As the bike Alberto Contador powered to Tour de France victory, the all-new Madone has proven itself—in its very first season of competition—as a pro peloton-worthy, race-caliber machine. Every sinew of the Madone’s lithe shape screams performance, itching for full-throttle assaults, whether up, down, or charging away on the flats. Race-proven the all-new Madone most certainly is.

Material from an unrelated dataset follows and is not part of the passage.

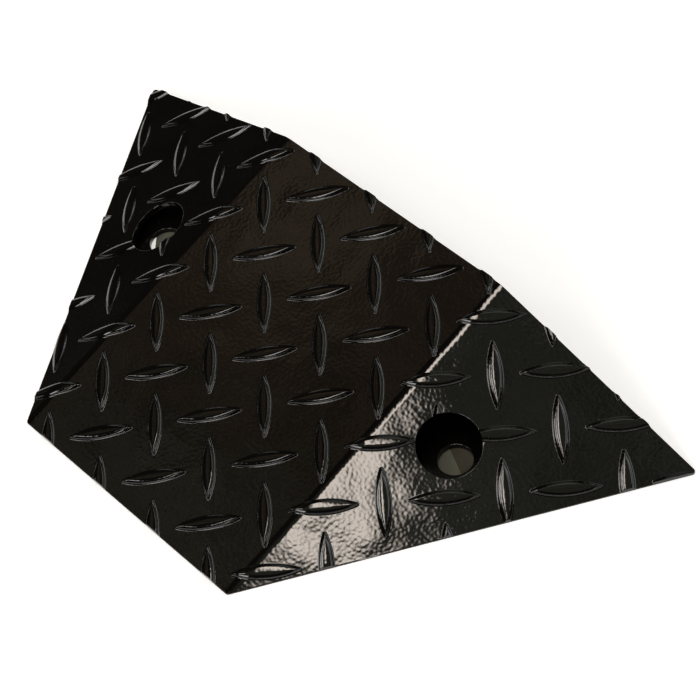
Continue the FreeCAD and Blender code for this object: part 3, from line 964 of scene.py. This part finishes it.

But as if its raw performance weren’t enough, the all-new Madone is also as handsome as it is athletic, beguiling onlookers with an impressive profile using flowing lines and dramatically shaped tubes to strike a form as elegant as it is structurally efficient. At least that’s how Trek’s designers feel about it. And they’re not alone. When asked by Fast Company to list a source of inspiration for its “Designer Approved” segment, Alastair Curtis, the Chief Designer at Nokia, and a man who knows a thing or two about how shape informs desire, picked the Madone: “It never ceases to amaze me how much innovation, design, and craftsmanship go into the development of road bikes. The new Madone line is simply beautiful, especially the Madone 6.9 Pro: It exudes speed, performance, and strength, and looks supremely comfortable.”

They say beauty’s in the eye of the beholder, but that’s mighty hefty praise from a man whose aesthetic vision touches the lives of millions of cell phone users everyday. And it’s the kind of praise that keeps Trek’s designers motivated to continue blurring the lines between art and machine.

The all-new Madone. Carefully considered from every vantage point. Refined down to the last detail.